Tuesday, April 7, 2015

Fast and Furious Engine for Computing

As we are designing and building PowerGene Pipeline v2 (PG-P2), I started to document the feature and function that can define a true workflow engine that can empower the world of scientific and analytical computing. If our data scientists, researchers, and even technologists desire a next generation of race car to take them to the next level of competition, then there should be minds thinking about inventing and building a fast and furious engine.

So here are my top 10 list for software defined workflow engine (SDWE). 

Abstraction — Of workloads from their physical implementation, thus decoupling a resource from its consumer. Abstraction enables definition of logical models of application or workflow (flow definition) that can be instantiated at the time of provisioning, thus enforcing standardization and enabling reusability. .
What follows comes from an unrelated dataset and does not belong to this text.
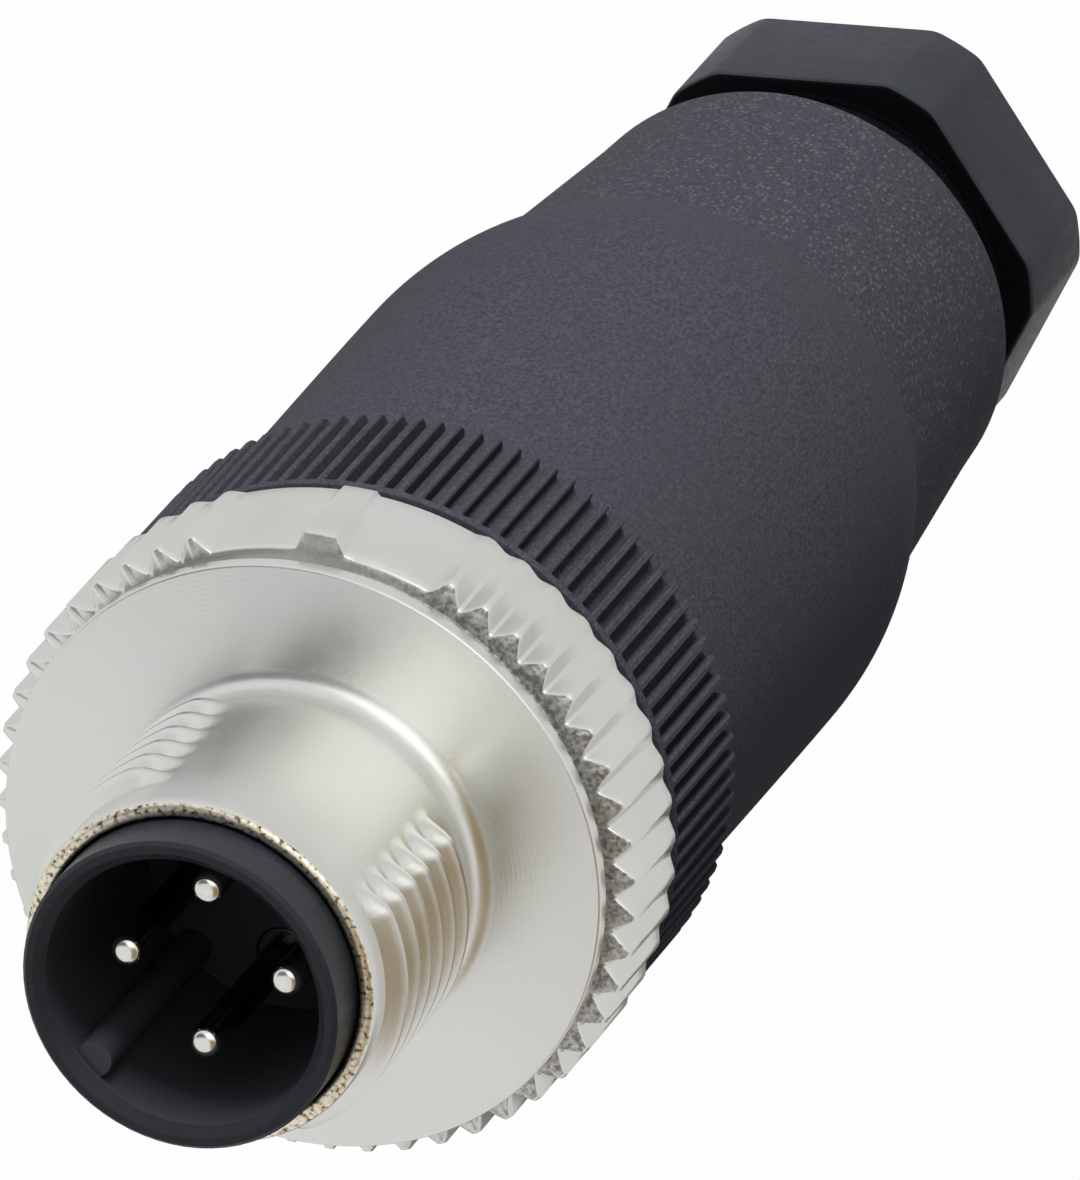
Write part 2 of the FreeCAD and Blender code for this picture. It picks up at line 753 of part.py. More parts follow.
def place_round(body, number, reach, level, lean):
    """Put a contact's piece at its place among the pins, facing outwards."""
    angle = 360.0 / PIN_COUNT * (number - 1)
    across = as_size(angle).cos() * reach
    away = as_size(angle).sin() * reach
    body.Placement = Placement(
        Vector(across.value, away.value, level.value), Rotation(Vector(0, 0, 1), angle) * lean)
    bind(body, "Placement.Base.x", across)
    bind(body, "Placement.Base.y", away)
    bind(body, "Placement.Base.z", level)


def make_terminal_screw(doc, d, r, z, number):
    """Slotted clamping screw, pointing at the plug's axis through the side of a barrel."""
    name = "terminal_screw_%d" % number
    body = new_body(doc, name)
    sketch = new_sketch(body, name + "_section", "XZ_Plane")
    inner_end = d["pin_circle_radius"] + d["screw_tip_offset"]
    length = r.screw_end - inner_end
    head_start = r.screw_head - inner_end
    closed_outline(sketch, [
        (ZERO, ZERO),
        (d["screw_radius"], ZERO),
        (d["screw_radius"], head_start),
        (d["screw_head_radius"], head_start),
        (d["screw_head_radius"], length),
        (ZERO, length),
    ])
    revolve(body, name + "_turned", sketch)
    slot_sketch = new_sketch(body, name + "_slot_section", "XY_Plane", level=length)
    slot_reach = d["screw_head_radius"] + d["screw_slot_depth"]
    trapezoid(slot_sketch, -slot_reach, slot_reach, d["screw_slot_width"], d["screw_slot_width"])
    extrude(body, name + "_slot", slot_sketch, d["screw_slot_depth"], "PartDesign::Pocket")
    place_round(body, number, inner_end, z.screw, Rotation(Vector(0, 1, 0), 90))
    return body


def make_retaining_ring(doc, d, r, z):
    """Open spring ring that holds the coupling ring on the carrier's hub."""
    body = new_body(doc, "retaining_ring")
    sketch = new_sketch(body, "retaining_ring_section", "XZ_Plane", turn=as_size(270))
    inner = r.hub - d["snap_depth"] + d["snap_clearance"] / 2
    outer = r.hub_bore + d["snap_depth"] - d["snap_clearance"]
    closed_outline(sketch, [
        (inner, z.snap_bottom),
        (outer, z.snap_bottom),
        (outer, z.snap_top),
        (inner, z.snap_top),
    ])
    revolve(body, "retaining_ring_wire", sketch, angle=as_size(360) - d["snap_gap_angle"])
    return body


def make_round_seal(doc, d, r, z):
    """Seal of round section between the carrier's flange and the grip."""
    seal = doc.addObject("Part::Torus", "union_seal")
    seal.Label = "union_seal"
    bind(seal, "Radius1", r.seal_seat + d["seal_section_radius"] + d["seal_clearance"])
    bind(seal, "Radius2", d["seal_section_radius"])
    bind(seal, "Placement.Base.z", z.flange_rear - d["seal_groove_width"] / 2)
    return seal


# Cable gland

def make_cage(doc, d, r, z):
    """Clamping cage with a flange under the nut and fingers that close on the cable seal."""
    body = new_body(doc, "clamping_cage")
    sketch = new_sketch(body, "cage_section", "XZ_Plane")
    flange = r.neck - d["cage_flange_setback"]
    bottom = z.cage_end
    flange_top = bottom + d["cage_flange_thickness"]
    lip_top = bottom + d["cage_lip_thickness"]
    top = bottom + d["cage_length"]
    bevel = d["cage_wall"] / 2
    closed_outline(sketch, [
        (r.cable_hole, bottom),
        (flange, bottom),
        (flange, flange_top),
        (r.cage, flange_top),
        (r.cage, top - bevel),
        (r.cage - bevel, top),
        (r.cage_bore, top),
        (r.cage_bore, lip_top),
        (r.cable_hole, lip_top),
    ])
    revolve(body, "cage_tube", sketch)
    slot_sketch = new_sketch(body, "cage_slot_section", "XY_Plane", level=top)
    trapezoid(slot_sketch, r.cage_bore - d["cage_wall"], r.cage + d["cage_wall"],
              d["cage_slot_width"], d["cage_slot_width"])
    slot = extrude(body, "cage_slot", slot_sketch, d["cage_length"] - d["cage_base_length"],
                   "PartDesign::Pocket")
    doc.recompute()
    repeat_round(body, "cage_slots", slot, d["cage_finger_count"])
    return body


def make_grommet(doc, d, r, z):
    """Rubber cable seal inside the cage, with the cable's hole through it."""
    body = new_body(doc, "cable_seal")
    sketch = new_sketch(body, "grommet_section", "XZ_Plane")
    bottom = z.cage_end + d["cage_lip_thickness"]
    top = bottom + d["grommet_length"]
    bevel = d["grommet_bevel"]
    closed_outline(sketch, [
        (d["grommet_bore_radius"], bottom),
        (r.grommet, bottom),
        (r.grommet, top - bevel),
        (r.grommet - bevel, top),
        (d["grommet_bore_radius"], top),
    ])
    revolve(body, "grommet", sketch)
    return body


def make_gland_nut(doc, d, r, z):
    """Hexagonal gland nut with turned-down corners and a tapered end collar."""
    hexagon = doc.addObject("Part::Prism", "nut_hexagon")
    hexagon.Polygon = 6
    bind(hexagon, "Circumradius", r.nut_flat / as_size(30).cos())
    bind(hexagon, "Height", d["nut_hex_length"])
    hexagon.Placement = Placement(Vector(0, 0, 0), Rotation(Vector(0, 0, 1), d["nut_turn_angle"].value))
    bind(hexagon, "Placement.Base.z", z.hex_bottom)
    bind(hexagon, "Placement.Rotation.Angle", d["nut_turn_angle"])
    turned = doc.addObject("Part::Cylinder", "nut_turned_corners")
    bind(turned, "Radius", r.nut_flat + d["nut_corner_reach"])
    bind(turned, "Height", d["nut_hex_length"])
    bind(turned, "Placement.Base.z", z.hex_bottom)
    head = doc.addObject("Part::Common", "nut_head")
    head.Base = hexagon
    head.Tool = turned
    collar = doc.addObject("Part::Cone", "nut_collar")
    collar_base = r.nut_flat - d["nut_collar_setback"]
    bind(collar, "Radius1", collar_base - d["nut_collar_taper"])
    bind(collar, "Radius2", collar_base)
    bind(collar, "Height", d["nut_collar_length"])
    blank = doc.addObject("Part::Fuse", "nut_blank")
    blank.Base = head
    blank.Tool = collar
    hollow = doc.addObject("Part::Cylinder", "nut_hollow")
    bind(hollow, "Radius", r.nut_bore)
    bind(hollow, "Height", z.nut_front - d["nut_end_wall"])
    bind(hollow, "Placement.Base.z", d["nut_end_wall"])
    mouth = doc.addObject("Part::Cone", "nut_mouth")
    bind(mouth, "Radius1", r.nut_bore)
    bind(mouth, "Radius2", r.nut_bore + d["nut_mouth_bevel"])
    bind(mouth, "Height", d["nut_mouth_bevel"])
    bind(mouth, "Placement.Base.z", z.nut_front - d["nut_mouth_bevel"])
    cable_hole = doc.addObject("Part::Cylinder", "nut_cable_hole")
    bind(cable_hole, "Radius", r.cable_hole)
    bind(cable_hole, "Height", z.nut_front)
    holes = doc.addObject("Part::MultiFuse", "nut_holes")
    holes.Shapes = [hollow, mouth, cable_hole]
    nut = doc.addObject("Part::Cut", "gland_nut")
    nut.Base = blank
    nut.Tool = holes
    nut.Label = "gland_nut"
    return nut


def check_and_export(doc, pieces):
    """Refuse a model with a failed feature, then write one STEP file for each piece."""
    for obj in doc.Objects:
        if "Invalid" in obj.State or "Error" in obj.State:
            raise RuntimeError("failed feature: %s %s" % (obj.Name, obj.State))
    for piece in pieces:
        shape = piece.Shape
        if shape.isNull() or not shape.isValid() or shape.Volume <= 0:
            raise RuntimeError("bad shape: " + piece.Label)
    os.makedirs("parts", exist_ok=True)
    for piece in pieces:
        piece.Shape.exportStep("parts/%s.step" % piece.Label)
        box = piece.Shape.BoundBox
        print("%-20s solids %d volume %9.3f  z %.2f to %.2f  x %.2f to %.2f" % (
            piece.Label, len(piece.Shape.Solids), piece.Shape.Volume, box.ZMin, box.ZMax, box.XMin, box.XMax))


def main():
    doc = FreeCAD.newDocument("m12_connector")
    d = make_sheet(doc)
    r = Radii(d)
    z = Levels(d)
    pieces = [
        make_grip(doc, d, r, z),
        make_coupling_ring(doc, d, r, z),
        make_carrier(doc, d, r, z),
        make_retaining_ring(doc, d, r, z),
        make_round_seal(doc, d, r, z),
        make_cage(doc, d, r, z),
        make_grommet(doc, d, r, z),
        make_gland_nut(doc, d, r, z),
    ]
    for number in range(1, PIN_COUNT + 1):
        pieces.append(make_pin(doc, d, r, z, number))
        pieces.append(make_terminal_screw(doc, d, r, z, number))
    doc.recompute()
    check_and_export(doc, pieces)


main()
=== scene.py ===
"""Finish of a four-pin M12 cable plug: rounded edges, surface texture, light and camera.

The grip, coupling ring, gland nut and pins are made here in place of the frame's own pieces. All
other pieces are the frame's, with a finish. Shapes are given in millimetres and angles in degrees,
and are turned into metres and radians where meshes are made.
"""

import math

import bmesh
import bpy
from mathutils import Matrix, Vector


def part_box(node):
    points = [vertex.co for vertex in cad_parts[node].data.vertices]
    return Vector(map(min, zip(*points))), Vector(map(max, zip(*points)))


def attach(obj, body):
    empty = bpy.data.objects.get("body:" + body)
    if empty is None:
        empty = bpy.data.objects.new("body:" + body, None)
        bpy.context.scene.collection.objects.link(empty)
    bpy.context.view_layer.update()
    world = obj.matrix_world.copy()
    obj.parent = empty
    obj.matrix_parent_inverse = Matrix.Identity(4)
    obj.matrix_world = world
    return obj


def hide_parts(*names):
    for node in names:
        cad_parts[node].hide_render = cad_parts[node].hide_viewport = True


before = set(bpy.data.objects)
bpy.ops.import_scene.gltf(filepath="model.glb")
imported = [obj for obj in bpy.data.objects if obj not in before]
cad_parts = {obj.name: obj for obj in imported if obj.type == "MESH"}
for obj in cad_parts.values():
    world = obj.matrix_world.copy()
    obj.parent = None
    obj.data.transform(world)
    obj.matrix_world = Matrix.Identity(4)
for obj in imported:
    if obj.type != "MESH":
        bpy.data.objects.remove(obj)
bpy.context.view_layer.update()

MM = 0.001
FULL_TURN = 360.0

# Heights and radii read from the frame


def low(node):
    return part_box(node)[0].z / MM


def high(node):
    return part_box(node)[1].z / MM


NUT_FRONT = high("gland_nut")
NECK_END = low("grip_body")
GRIP_FRONT = high("grip_body")
RING_REAR = low("coupling_ring")
SLEEVE_FRONT = high("coupling_ring")
SHROUD_FRONT = high("contact_carrier")
PIN_TIP = high("contact_pin_1")
BARREL_END = low("contact_pin_1")

# Camera, fitted to the circles, pins and outlines of the photograph

CAMERA_AZIMUTH = 144.535
CAMERA_ELEVATION = 57.924
CAMERA_ROLL = -138.652
CAMERA_DISTANCE = 700.0
CAMERA_AIM = (-0.146, -0.334, 30.223)
CAMERA_LENS = 709.5
SENSOR = 36.0


# Meshes

class Skin:
    """Rings of points round an axis and the faces between them."""

    def __init__(self, axis=(0.0, 0.0)):
        self.axis = axis
        self.points = []
        self.faces = []

    def ring(self, angles, place):
        """One ring: place(angle) gives the radius and height there, in millimetres."""
        made = []
        for angle in angles:
            radius, height = place(angle)
            turn = math.radians(angle)
            made.append(len(self.points))
            self.points.append((
                (self.axis[0] + radius * math.cos(turn)) * MM,
                (self.axis[1] + radius * math.sin(turn)) * MM,
                height * MM,
            ))
        return made

    def join(self, first, second):
        """Faces between two rings, of which one may have a whole number of times more points."""
        if len(first) == len(second):
            count = len(first)
            for n in range(count):
                m = (n + 1) % count
                self.faces.append((first[n], first[m], second[m], second[n]))
            return
        fine, coarse = (first, second) if len(first) > len(second) else (second, first)
        step = len(fine) // len(coarse)
        for n, corner in enumerate(coarse):
            following = coarse[(n + 1) % len(coarse)]
            for k in range(step):
                here = fine[n * step + k]
                there = fine[(n * step + k + 1) % len(fine)]
                self.faces.append((here, there, corner if k < step // 2 else following))
            self.faces.append((corner, fine[n * step + step // 2], following))

    def join_all(self, rings, closed=True):
        for n in range(len(rings) - (0 if closed else 1)):
            self.join(rings[n], rings[(n + 1) % len(rings)])

    def cap(self, ring, height):
        """A fan that closes a ring at its middle."""
        middle = len(self.points)
        self.points.append((self.axis[0] * MM, self.axis[1] * MM, height * MM))
        for n in range(len(ring)):
            self.faces.append((ring[n], ring[(n + 1) % len(ring)], middle))

    def piece(self, name, body, slot, material, nodes, sharp=30.0):
        """The finished object, riding on its body in place of the nodes named."""
        mesh = bpy.data.meshes.new(name)
        mesh.from_pydata(self.points, [], self.faces)
        form = bmesh.new()
        form.from_mesh(mesh)
        bmesh.ops.recalc_face_normals(form, faces=form.faces)
        form.to_mesh(mesh)
        form.free()
        mesh.shade_smooth()
        mesh.set_sharp_from_angle(angle=math.radians(sharp))
        mesh.materials.append(material)
        made = bpy.data.objects.new(name, mesh)
        bpy.context.scene.collection.objects.link(made)
        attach(made, body)
        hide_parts(*nodes)
        return made


def even_angles(count, start=0.0):
    return [start + FULL_TURN * n / count for n in range(count)]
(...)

Orchestration - as applied to workflow, going beyond a single server or a cluster such that workloads with various architectural requirement can be optimally linked to available resources that now become transparent to the users and applications.

Automation — Beyond script-based automation, enabling automation of tasks, jobs and workflow across resource domains with built-in policy management for enforcement and optimization.

Standardization - Of workflows by a common set of naming standards, version control, runtime logging and provenance tracking

Customization - Of workloads into functional building blocks then connecting them into logical network, thus enabling workflow to be quickly composed or recomposed from proven workloads or subflow.

Visualization - Of the runtime environment through graphical user interface, as well as the final output using third-party visualization engine.

Scalability - Leverage world-class software defined storage infrastructure for extreme scalability. Supporting hundreds of pipelines that can run in parallel and scales to hundreds of thousands of concurrent jobs in a shared resource pool.

Manageability - The ability to start, suspend, restart and completely terminate the workflow manually (by user), as well as policy-based management of pipeline events (job success, failure, branching, convergence, etc).

Reusability - The ability to rerun the same pipelines (manually or by policy) or redeploy it as an embedded elements in a higher-level workflow.

Accessibility - Fine-grain, role-based access to make the solution available to only those who needs it.